WRITTEN PROBLEM – Take the lines from the one bearing "box = spring_wire.part.bounding_box()" to the one bearing "obj.data.transform(world)", inclusive, and reproduce them exactly; include no other line.

MATERIAL –
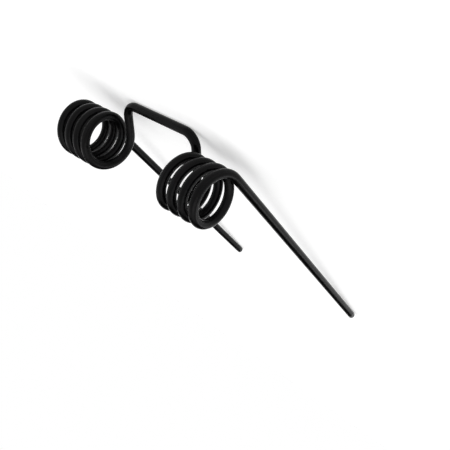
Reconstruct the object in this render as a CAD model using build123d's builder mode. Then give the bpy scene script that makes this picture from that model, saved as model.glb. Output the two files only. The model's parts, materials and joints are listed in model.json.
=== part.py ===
from build123d import *

import os
from math import asin, atan2, cos, degrees, hypot, pi, radians, sin

# Double coil spring: two coils, a bridge between them and two long straight legs, all of one round wire.
#
# Millimetres. The coils share the X axis and the spring is the same on both sides of X = 0.
# It lies on a bench with +Z up, as it comes to rest: on its bridge and on the tips of its legs,
# which run towards +Y. The origin is on the bench, below the middle of the spring's bounding box.

os.makedirs("parts", exist_ok=True)

# The wire
wire_d = 10.0  # diameter of the round wire
tip_chamfer = 0.8  # broken edge at the cut end of each leg

# The coils
coil_inside_d = 45.0  # clear width through a coil
coil_pitch = 15.3  # one turn moves the wire this far along the coil's axis
coil_loops = 4  # loops from the riser's line round to the leg's line, less leg_lean
leg_lean = 35.3  # degrees that the leg leans out of the riser's line

# The bridge, its two risers and the legs
riser_spacing = 110.0  # centre to centre
riser_height = 37.8  # from the coil to the middle of the bridge
bend_r = 15.3  # bend from riser to bridge, at the middle of the wire
leg_length = 423.0

# What follows from these
wire_r = wire_d / 2
coil_r = coil_inside_d / 2 + wire_r  # to the middle of the wire
coil_sweep = 360 * coil_loops - leg_lean  # degrees turned from riser to leg
coil_length = coil_pitch * coil_sweep / 360
lead = atan2(coil_pitch, 2 * pi * coil_r)  # angle that the coiled wire leans along its axis
riser_x = riser_spacing / 2

# A riser and a leg cross the axis squarely, so the wire eases through the lead angle where it
# meets the coil: a gentle arc that lies flat against the coil's rim.
ease_r = 2 * coil_r
ease_run = ease_r * sin(lead)
ease_shift = ease_r * (1 - cos(lead))


def on_rim(x, angle):
    """Point on a coil's rim, at this angle round from +Y towards +Z."""
    return Vector(x, coil_r * cos(angle), coil_r * sin(angle))


def round_rim(angle):
    """Direction round the rim at this angle, the way the wire winds from riser to leg."""
    return Vector(0, -sin(angle), cos(angle))


# Seen along the axis with the legs level, the leg leaves the bottom of the coil towards +Y and
# the riser comes up to the coil from the bridge, leg_lean below the leg's line.
leg_angle = radians(-90)
riser_angle = leg_angle + radians(leg_lean)
along_riser = round_rim(riser_angle)
across = Vector(1, 0, 0)

coil_start = on_rim(riser_x + ease_shift, riser_angle)
riser_end = coil_start - along_riser * ease_run - across * ease_shift
corner = on_rim(riser_x, riser_angle) - along_riser * riser_height
bridge_end = corner - across * bend_r
riser_start = corner + along_riser * bend_r

coil_end = on_rim(coil_start.X + coil_length, leg_angle)
leg_x = coil_end.X + ease_shift
leg_start = Vector(leg_x, ease_run, -coil_r)
leg_tip = Vector(leg_x, leg_length - tip_chamfer, -coil_r)

# The bent wire's centreline: one side from the bridge to a tip, the same mirrored, and the bridge
with BuildLine() as one_side:
    TangentArc(bridge_end, riser_start, tangent=across)
    Line(riser_start, riser_end)
    TangentArc(riser_end, coil_start, tangent=along_riser)
    winding = Helix(coil_pitch, coil_length, coil_r, direction=across, mode=Mode.PRIVATE)
    first = winding @ 0
    turn = degrees(riser_angle - atan2(first.Z, first.Y))
    add(winding.rotate(Axis.X, turn).translate((coil_start.X, 0, 0)))
    TangentArc(coil_end, leg_start, tangent=one_side.edges()[-1] % 1)
    Line(leg_start, leg_tip)

with BuildLine() as centreline:
    add(one_side.line)
    mirror(about=Plane.YZ)
    Line(bridge_end, (-bridge_end.X, bridge_end.Y, bridge_end.Z))

# The wire's round section at one tip, as three equal arcs, which keeps the coils' faces light to mesh
third = CenterArc((0, 0), wire_r, 0, 120)
at_tip = Plane(origin=leg_tip, z_dir=(0, -1, 0))
section = Face(Wire([at_tip * third.rotate(Axis.Z, 120 * k) for k in range(3)]))

# The wire itself, with its legs level and the edges of its cut ends broken
with BuildPart() as bent_wire:
    sweep(section, path=centreline.edges(), clean=False)
    tips = bent_wire.faces().filter_by(GeomType.PLANE)
    extrude(tips, amount=tip_chamfer, taper=45, clean=False)

# Laid down: it tilts about the coils' axis until the bridge and the tips touch the bench.
# The tip touches at the lower edge of its round side, just behind the chamfer.
foot_y = leg_length - tip_chamfer
foot_z = -coil_r - wire_r
reach_y, drop_z = foot_y - corner.Y, foot_z - corner.Z
tilt = atan2(drop_z, reach_y) + asin(wire_r / hypot(reach_y, drop_z))


def laid(y, z):
    """Where a point of the level wire comes to, before the lift onto the bench."""
    return y * cos(tilt) + z * sin(tilt), z * cos(tilt) - y * sin(tilt)


lift = wire_r - laid(corner.Y, corner.Z)[1]
back = -coil_r - wire_r
front = laid(leg_length, -coil_r + wire_r - tip_chamfer)[0]
shift = -(front + back) / 2

with BuildPart() as spring_wire:
    with Locations(Location((0, shift, lift), (-degrees(tilt), 0, 0))):
        add(bent_wire.part, clean=False)
spring_wire.part.label = "spring_wire"

export_step(spring_wire.part, "parts/spring_wire.step")

box = spring_wire.part.bounding_box()
run = centreline.wire().length
print("size", round(box.size.X, 2), round(box.size.Y, 2), round(box.size.Z, 2))
print("low corner", round(box.min.X, 3), round(box.min.Y, 3), round(box.min.Z, 3))
print("wire length", round(run, 1), "solids", len(spring_wire.part.solids()))
print("volume", round(spring_wire.part.volume, 1), "of", round(pi * wire_r**2 * run, 1))
print("tilt", round(degrees(tilt), 3), "leg spacing", round(2 * leg_x, 2))
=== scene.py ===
# %% [markdown]
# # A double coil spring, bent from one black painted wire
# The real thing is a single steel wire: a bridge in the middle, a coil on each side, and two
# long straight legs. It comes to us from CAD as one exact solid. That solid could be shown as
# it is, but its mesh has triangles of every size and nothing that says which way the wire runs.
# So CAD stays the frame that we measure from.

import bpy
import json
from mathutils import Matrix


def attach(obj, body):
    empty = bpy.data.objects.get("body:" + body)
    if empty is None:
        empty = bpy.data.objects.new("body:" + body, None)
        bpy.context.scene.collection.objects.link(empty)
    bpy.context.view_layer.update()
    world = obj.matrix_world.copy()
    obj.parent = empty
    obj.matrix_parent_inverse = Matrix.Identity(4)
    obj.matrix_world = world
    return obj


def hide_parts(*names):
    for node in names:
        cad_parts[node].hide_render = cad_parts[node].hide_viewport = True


MM = 0.001

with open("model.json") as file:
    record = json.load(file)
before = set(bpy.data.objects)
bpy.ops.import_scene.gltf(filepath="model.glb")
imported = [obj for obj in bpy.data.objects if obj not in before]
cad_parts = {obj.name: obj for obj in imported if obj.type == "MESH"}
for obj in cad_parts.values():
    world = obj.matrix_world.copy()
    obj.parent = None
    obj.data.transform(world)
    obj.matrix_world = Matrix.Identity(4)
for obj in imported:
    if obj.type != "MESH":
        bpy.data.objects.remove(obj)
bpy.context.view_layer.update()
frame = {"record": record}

# %% [markdown]
# ## Where the wire runs
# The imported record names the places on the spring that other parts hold: the clear bore of each
# coil, the straight part of each leg, and the bridge. Reading them here, in place of typing
# sizes again, means that our wire follows the CAD model if those change. The spring is the
# same on both sides, so we read the right side only and mirror it later.

# %% Read the coil, the leg and the bridge
from math import atan2, cos, degrees, pi, radians, sin

import bmesh
import bpy
from mathutils import Matrix, Vector

mounts = {mount["name"]: mount for mount in frame["record"]["mounts"]}
coil, leg, bridge = mounts["right_coil"], mounts["right_leg"], mounts["bridge"]

wire_radius = leg["dims"]["r_mm"] * MM
coil_radius = coil["dims"]["r_mm"] * MM + wire_radius
print("wire", 2 * wire_radius / MM, "mm thick, coil", 2 * coil_radius / MM, "mm across its middle")

# %% [markdown]
# A riser comes up from the bridge, touches the coil's rim, and the wire winds round from there
# until it leaves along the leg. Three directions describe that: across the spring, along the
# leg, and square to both. With them, any point of the rim is an angle, as on a clock face.

# %% Directions and corner points
across = Vector((1, 0, 0))
along_leg = Vector(leg["axis"]).normalized()
square_up = across.cross(along_leg)
along_riser = -Vector(bridge["axis"]).normalized()

coil_middle = Vector(coil["pos_m"])
coil_axis = Vector((0, coil_middle.y, coil_middle.z))
half_coil = across * (coil["dims"]["length_mm"] * MM / 2 - wire_radius)
riser_x = (coil_middle - half_coil).x
leg_x = (coil_middle + half_coil).x
corner = Vector(bridge["pos_m"]) + across * riser_x
bend_radius = riser_x - bridge["dims"]["length_mm"] * MM / 2
leg_half = along_leg * (leg["dims"]["length_mm"] * MM / 2)
leg_start, leg_tip = Vector(leg["pos_m"]) - leg_half, Vector(leg["pos_m"]) + leg_half
print("riser at", round(riser_x / MM, 2), "leg at", round(leg_x / MM, 2),
      "bend", round(bend_radius / MM, 2))

# %% [markdown]
# ## Walking along the wire
# A curve object with a round bevel would give a wire in one line of code. It decides for itself
# how its rings turn along the coils, though, and its ends can't have a broken edge. We walk
# along the wire's middle and note places on the way, each with the direction that the wire has
# there. Short steps are only needed where it bends. The straight parts do with long ones.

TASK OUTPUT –
box = spring_wire.part.bounding_box()
run = centreline.wire().length
print("size", round(box.size.X, 2), round(box.size.Y, 2), round(box.size.Z, 2))
print("low corner", round(box.min.X, 3), round(box.min.Y, 3), round(box.min.Z, 3))
print("wire length", round(run, 1), "solids", len(spring_wire.part.solids()))
print("volume", round(spring_wire.part.volume, 1), "of", round(pi * wire_r**2 * run, 1))
print("tilt", round(degrees(tilt), 3), "leg spacing", round(2 * leg_x, 2))
=== scene.py ===
# %% [markdown]
# # A double coil spring, bent from one black painted wire
# The real thing is a single steel wire: a bridge in the middle, a coil on each side, and two
# long straight legs. It comes to us from CAD as one exact solid. That solid could be shown as
# it is, but its mesh has triangles of every size and nothing that says which way the wire runs.
# So CAD stays the frame that we measure from.

import bpy
import json
from mathutils import Matrix


def attach(obj, body):
    empty = bpy.data.objects.get("body:" + body)
    if empty is None:
        empty = bpy.data.objects.new("body:" + body, None)
        bpy.context.scene.collection.objects.link(empty)
    bpy.context.view_layer.update()
    world = obj.matrix_world.copy()
    obj.parent = empty
    obj.matrix_parent_inverse = Matrix.Identity(4)
    obj.matrix_world = world
    return obj


def hide_parts(*names):
    for node in names:
        cad_parts[node].hide_render = cad_parts[node].hide_viewport = True


MM = 0.001

with open("model.json") as file:
    record = json.load(file)
before = set(bpy.data.objects)
bpy.ops.import_scene.gltf(filepath="model.glb")
imported = [obj for obj in bpy.data.objects if obj not in before]
cad_parts = {obj.name: obj for obj in imported if obj.type == "MESH"}
for obj in cad_parts.values():
    world = obj.matrix_world.copy()
    obj.parent = None
    obj.data.transform(world)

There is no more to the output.